Abrams responded that she was no member of the “good ol’ boys club,” so she isn’t expecting institutional support from law enforcement leaders.
“No, I don’t have 107 sheriffs who want to be able to take Black people off the streets, who want to be able to go without accountability,” she said. “I don’t think every sheriff wants that, but I do know that we need a governor who believes in both defending law enforcement but also defending the people of Georgia.”
A stark contrast
As they’ve both said on the campaign trail, the rivals committed to support the results of the election — an opportunity Kemp used to invoke Abrams’ refusal to concede in 2018 and his support for Senate Bill 202, a GOP-approved rewrite of election laws.
“In Georgia it’s easy to vote and hard to cheat, and I’m committed to keeping it that way,” Kemp said. “And I’m the one that’s been truthful and honest about this.”
Abrams shot back by accusing Kemp of embracing restrictive voting policies while he served as secretary of state for nearly a decade — and she called the new election rules an “abomination” designed to help Republicans.
Though the 2021 law guaranteed three weeks of in-person early voting and preserved no-excuse absentee voting, it also limited the usage of ballot drop boxes and ended paperless online ballot requests by requiring voters to put a handwritten signature on their application.
“It is a terrible law that has already sent people home from the polls. The fact that people are voting is in spite of SB 202, not because of it. It was never about making sure that we had fair elections in Georgia,” she said. “It was about gaming the election.”
Sunday’s debate was very different from their showdown earlier this month that was hosted by the Atlanta Press Club. Without Libertarian Shane Hazel on the stage to deflect attention, the two candidates traded blows throughout the affair.
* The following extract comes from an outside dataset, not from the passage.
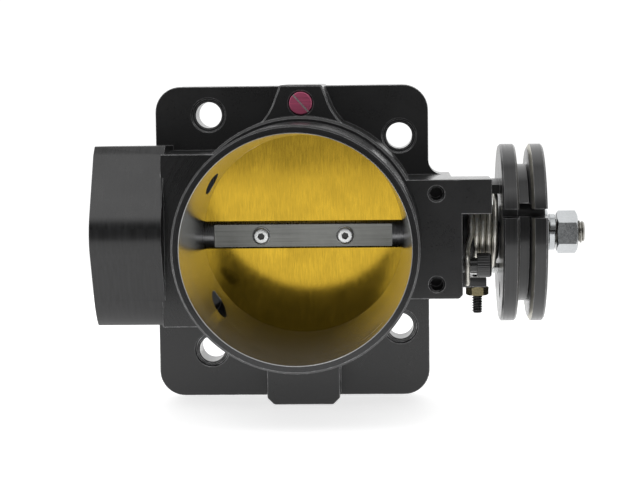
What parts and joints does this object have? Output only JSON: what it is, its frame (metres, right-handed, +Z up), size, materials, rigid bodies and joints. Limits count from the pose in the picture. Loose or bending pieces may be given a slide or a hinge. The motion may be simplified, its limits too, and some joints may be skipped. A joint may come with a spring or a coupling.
{
  "type": "throttle body",
  "caption": "Cable-driven throttle body: billet housing with a round bore, brass blade on a cross shaft, return spring, grooved pulley and idle stop.",
  "frame": {"origin": "centre of the bore on the manifold face", "axes": "+Y along the bore towards the manifold, +X along the shaft towards the pulley, +Z up"},
  "size_m": [0.169, 0.093, 0.1125],
  "materials": {
    "black_anodised": "black anodised, satin, fine milling marks",
    "pulley_anodised": "black anodised, turned and bead blasted",
    "blade_brass": "satin, fine vertical grain",
    "shaft_steel": "ground, slightly dark",
    "screw_steel": "bright",
    "bearing_steel": "polished",
    "zinc_plate": "bright zinc plate",
    "spring_wire": "drawn wire, bright",
    "yellow_zinc": "yellow passivated zinc",
    "black_oxide": "black oxide",
    "black_nylon": "moulded",
    "seal_rubber": "matte",
    "rose_anodised": "rose anodised, satin"
  },
  "bodies": {
    "housing": {"main_body": "black_anodised", "spring_bush_inner": "black_nylon", "return_spring": "spring_wire", "spring_anchor_screw": "black_oxide", "idle_stop_screw": "black_oxide", "idle_stop_nut": "yellow_zinc", "idle_bypass_screw": "rose_anodised", "bypass_screw_seal": "seal_rubber", "bearing_outer_race_left": "bearing_steel", "bearing_ball_set_left": "bearing_steel", "retaining_ring_left": "black_oxide", "shaft_seal_left": "seal_rubber", "bearing_outer_race_right": "bearing_steel", "bearing_ball_set_right": "bearing_steel", "retaining_ring_right": "black_oxide", "shaft_seal_right": "seal_rubber"},
    "throttle": {"throttle_shaft": "shaft_steel", "throttle_blade": "blade_brass", "blade_screw_left": "screw_steel", "blade_screw_right": "screw_steel", "bearing_inner_race_left": "bearing_steel", "bearing_inner_race_right": "bearing_steel", "shaft_spacer": "shaft_steel", "spring_bush_outer": "black_nylon", "cable_pulley": "pulley_anodised", "stop_pin": "screw_steel", "pulley_washer": "zinc_plate", "lock_washer": "zinc_plate", "shaft_nut": "zinc_plate"}
  },
  "joints": [
    {"name": "throttle_turn", "type": "hinge", "parent": "housing", "child": "throttle", "pos_m": [0, -0.022, 0], "axis": [1, 0, 0], "range_deg": [0, 84], "stiffness_Nm_per_rad": 0.25, "springref_deg": -34.38, "deforming": ["return_spring"]}
  ]
}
The setting also provided another reminder of their 2018 clash. Four years ago, a final debate between the two candidates was canceled after Kemp pulled out to instead campaign with then-President Donald Trump.
In this contest, Trump has disavowed Kemp and even suggested he’d rather see Abrams as governor than the incumbent he once endorsed. As a sign of his diminished role, the former president’s name didn’t come up during the hourlong affair.